Rick Moffat
CFL.ca
Full disclosure: I have rarely made a successful Grey Cup prediction, though I have called two in a row and three of the last four.
I did forecast the Als in ‘77 before anyone knew about the staples. I called the Als again in ‘02 as surely as Shania was lip-synching in her Michelin Man costume at Commonwealth halftime.
When Chris Garrett powered the Blue Bombers through the Tiger-Cats in the Eastern Final, former Winnipeg and BC Coach Dave Ritchie’s profound words echoed in my ears: “when the frost is on the pumpkin, you gotta be able to run the football.”
Or seek shelter indoors.
The new lid BC Place hardly qualifies as shelter. Just ask the Montreal Alouettes.
Tormented annually in the “marshmallow in bondage” for a decade, not even a total reno-job could chase the demons that haunt Alouette roadtrips to Vancouver.
If CFL teams are supposed to peak in time for the playoffs, the Lions’ 43-1 discombobulation of Montreal in the final game of regular season may qualify as the perfect game. BC boy Sean Whyte’s punt single wasn’t even supposed to happen, so it could have been a shutout.
While Marc Trestman is back home in North Carolina in time for the other Thanksgiving for the first time in his CFL tenure and Anthony Calvillo makes another lonely voyage only to be gracious on CFL Awards night, I can’t help but think this year’s Grey Cup starting quarterbacks had thrown all of three post-season TD’s before this season. Calvillo? 26.
The quarterback duel? Lulay vs. Pierce intrigues. The Lions’ passer has the efficiency rating of a risk management expert. Buck Pierce proudly plays like an accident waiting to happen. Yet here they collide.
The Lions clearly have the offensive advantage but the Swaggerville D stands for Dominate.
Winnipeg’s lockdown job on Jamel Richardson late in the season foreshadowed the Alouettes’ departure in the overtime shootout of the Eastern Semi-Final. The Blue Bombers blanketed J-Rich as Calvillo went for broke throwing on second and short, then third and short.
No Als seemed concerned about frost or running footballs.
But the Grey Cup often thrusts unheralded individuals into untimely drama or the timeliest of heroics. The best man and the best team does not always win.
“Very humiliating,” says Hall of Famer Bruce Coulter of the Als’ three straight Grey Cup losses to the hated Eskimos of the mid-50’s.
“We should have won it in ‘54…in fact we DID!”
Coulter is telling me about the legendary Hal Patterson, who passed away three years to the day after his #75 was retired during 2008 Grey Cup Week festivities in Montreal. “If anyone wants to wear it again, they can,” Patterson told me humbly at the time.
But the conversation about the three-time Hamilton Grey Cup champ veers like a “Prince Hal” deep route from the man Coulter considers the best ever, to the Alouettes’ infamous loss in the Hunsinger “Fumble” game.

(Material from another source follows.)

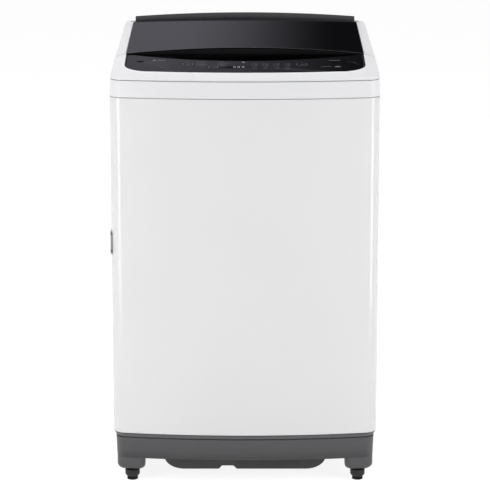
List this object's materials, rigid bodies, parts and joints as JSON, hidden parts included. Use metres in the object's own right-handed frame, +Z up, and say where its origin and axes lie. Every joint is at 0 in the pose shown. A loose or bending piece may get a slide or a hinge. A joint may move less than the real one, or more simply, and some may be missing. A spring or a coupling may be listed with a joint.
{
  "type": "top load washing machine",
  "caption": "Upright white top loading washer with a dark tinted lid, sloped control panel and suspended tub.",
  "frame": {"origin": "centre of the footprint on the floor", "axes": "+X right, +Y to the back, +Z up"},
  "size_m": [0.5423, 0.546, 0.9],
  "materials": {
    "white_steel": "smooth white powder coat, satin",
    "bright_steel": "zinc-coated steel, dull",
    "basket_steel": "brushed stainless steel",
    "white_plastic": "white moulding, fine satin grain",
    "grey_plastic": "dark grey moulding, fine grain",
    "dark_plastic": "black moulding, satin",
    "gloss_black": "glossy black panel with pale printed marks",
    "tinted_glass": "dark tinted tempered glass, polished",
    "black_rubber": "black rubber",
    "tub_plastic": "pale grey moulding",
    "cast_alloy": "bare die-cast alloy",
    "blue_plastic": "pale blue-grey moulding",
    "circuit_board": "green circuit board"
  },
  "bodies": {
    "cabinet": {"cabinet": "white_steel", "back_cover": "bright_steel", "base_frame": "grey_plastic", "bottom_cover": "grey_plastic", "side_grip": "white_plastic", "top_cover": "white_plastic", "control_housing": "white_plastic", "control_fascia": "gloss_black", "control_board": "circuit_board", "finger_pocket": "dark_plastic", "hinge_cover": "dark_plastic", "screw_plug_left": "black_rubber", "screw_plug_right": "black_rubber", "cold_inlet_valve": "white_plastic", "hot_inlet_valve": "white_plastic", "cord_gland": "dark_plastic", "drain_outlet": "grey_plastic", "drawer_housing": "white_plastic", "suspension_rod_front_left": "bright_steel", "suspension_rod_front_right": "bright_steel", "suspension_rod_rear_left": "bright_steel", "suspension_rod_rear_right": "bright_steel", "suspension_spring_front_left": "bright_steel", "suspension_spring_front_right": "bright_steel", "suspension_spring_rear_left": "bright_steel", "suspension_spring_rear_right": "bright_steel"},
    "lid": {"lid_glass": "tinted_glass", "lid_frame": "dark_plastic"},
    "drawer": {"detergent_drawer": "white_plastic"},
    "foot_front_left": {"foot_front_left": "grey_plastic", "foot_pad_front_left": "black_rubber"},
    "foot_front_right": {"foot_front_right": "grey_plastic", "foot_pad_front_right": "black_rubber"},
    "foot_rear_left": {"foot_rear_left": "grey_plastic", "foot_pad_rear_left": "black_rubber"},
    "foot_rear_right": {"foot_rear_right": "grey_plastic", "foot_pad_rear_right": "black_rubber"},
    "power_key": {"power_key": "gloss_black"},
    "start_key": {"start_key": "gloss_black"},
    "program_key": {"program_key": "gloss_black"},
    "option_key_1": {"option_key_1": "gloss_black"},
    "option_key_2": {"option_key_2": "gloss_black"},
    "option_key_3": {"option_key_3": "gloss_black"},
    "option_key_4": {"option_key_4": "gloss_black"},
    "tub": {"outer_tub": "tub_plastic", "tub_cover": "tub_plastic", "drain_valve": "dark_plastic", "drive_plate": "bright_steel", "clutch_housing": "cast_alloy", "motor_housing": "cast_alloy", "drive_belt": "black_rubber"},
    "basket": {"basket": "basket_steel", "balance_ring": "tub_plastic", "basket_hub": "cast_alloy", "lint_filter": "blue_plastic"},
    "pulsator": {"pulsator": "blue_plastic", "pulsator_cap": "white_plastic", "wash_shaft": "bright_steel"},
    "drive_pulley": {"drive_pulley": "cast_alloy"},
    "motor_rotor": {"motor_pulley": "cast_alloy"}
  },
  "joints": [
    {"name": "lid_hinge", "type": "hinge", "parent": "cabinet", "child": "lid", "pos_m": [0, 0.24, 0.87201], "axis": [-1, 0, 0], "range_deg": [0, 95]},
    {"name": "drawer_slide", "type": "slide", "parent": "cabinet", "child": "drawer", "axis": [0, -1, 0], "range_m": [0, 0.05]},
    {"name": "foot_front_left_turn", "type": "hinge", "parent": "cabinet", "child": "foot_front_left", "pos_m": [-0.232, -0.227, 0.02], "axis": [0, 0, 1], "continuous": true},
    {"name": "foot_front_right_turn", "type": "hinge", "parent": "cabinet", "child": "foot_front_right", "pos_m": [0.232, -0.227, 0.02], "axis": [0, 0, 1], "continuous": true},
    {"name": "foot_rear_left_turn", "type": "hinge", "parent": "cabinet", "child": "foot_rear_left", "pos_m": [-0.232, 0.227, 0.02], "axis": [0, 0, 1], "continuous": true},
    {"name": "foot_rear_right_turn", "type": "hinge", "parent": "cabinet", "child": "foot_rear_right", "pos_m": [0.232, 0.227, 0.02], "axis": [0, 0, 1], "continuous": true},
    {"name": "power_key_press", "type": "slide", "parent": "cabinet", "child": "power_key", "axis": [0, 0, -1], "range_m": [0, 0.001], "stiffness_N_per_m": 500, "springref_m": -0.001},
    {"name": "start_key_press", "type": "slide", "parent": "cabinet", "child": "start_key", "axis": [0, 0, -1], "range_m": [0, 0.001], "stiffness_N_per_m": 500, "springref_m": -0.001},
    {"name": "program_key_press", "type": "slide", "parent": "cabinet", "child": "program_key", "axis": [0, 0, -1], "range_m": [0, 0.001], "stiffness_N_per_m": 500, "springref_m": -0.001},
    {"name": "option_key_1_press", "type": "slide", "parent": "cabinet", "child": "option_key_1", "axis": [0, 0, -1], "range_m": [0, 0.001], "stiffness_N_per_m": 500, "springref_m": -0.001},
    {"name": "option_key_2_press", "type": "slide", "parent": "cabinet", "child": "option_key_2", "axis": [0, 0, -1], "range_m": [0, 0.001], "stiffness_N_per_m": 500, "springref_m": -0.001},
    {"name": "option_key_3_press", "type": "slide", "parent": "cabinet", "child": "option_key_3", "axis": [0, 0, -1], "range_m": [0, 0.001], "stiffness_N_per_m": 500, "springref_m": -0.001},
    {"name": "option_key_4_press", "type": "slide", "parent": "cabinet", "child": "option_key_4", "axis": [0, 0, -1], "range_m": [0, 0.001], "stiffness_N_per_m": 500, "springref_m": -0.001},
    {"name": "tub_bounce", "type": "slide", "parent": "cabinet", "child": "tub", "axis": [0, 0, 1], "range_m": [-0.02, 0.01], "stiffness_N_per_m": 9000, "springref_m": 0.0203, "deforming": ["suspension_spring_front_left", "suspension_spring_front_right", "suspension_spring_rear_left", "suspension_spring_rear_right"]},
    {"name": "basket_spin", "type": "hinge", "parent": "tub", "child": "basket", "pos_m": [0, 0.012, 0.5], "axis": [0, 0, 1], "continuous": true},
    {"name": "pulsator_spin", "type": "hinge", "parent": "tub", "child": "pulsator", "pos_m": [0, 0.012, 0.38], "axis": [0, 0, 1], "continuous": true},
    {"name": "pulley_spin", "type": "hinge", "parent": "tub", "child": "drive_pulley", "pos_m": [0, 0.012, 0.18], "axis": [0, 0, 1], "continuous": true},
    {"name": "motor_spin", "type": "hinge", "parent": "tub", "child": "motor_rotor", "pos_m": [0, 0.144, 0.18], "axis": [0, 0, 1], "continuous": true}
  ],
  "couplings": [
    {"joint": "pulley_spin", "follows": "pulsator_spin", "ratio": 4.5},
    {"joint": "motor_spin", "follows": "pulsator_spin", "ratio": 18.237}
  ]
}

“Jackie Parker did so many things well but Harold (Hal) dominated in so many different ways. He was spectacular. Etcheverry loved to throw to him but he also would run him on end-arounds all the time. On defence he had amazing leaping ability and great hands, of course.”
Patterson never won a Grey Cup as an Alouette despite “The Rifle” and “The Target” tearing up pro football passing records at a time when NFL draft picks like Hal routinely came north to play on a bigger field for bigger dollars.
Being an Alouette “is forever” Wally Buono said the year he won the Commissioner’s Award.
“Prince” is dead. Long live the “Prince.”
And another crowning moment in the reign of King Wally may come Sunday. Just be ready to run the ball if there’s an indoor frost warning in effect.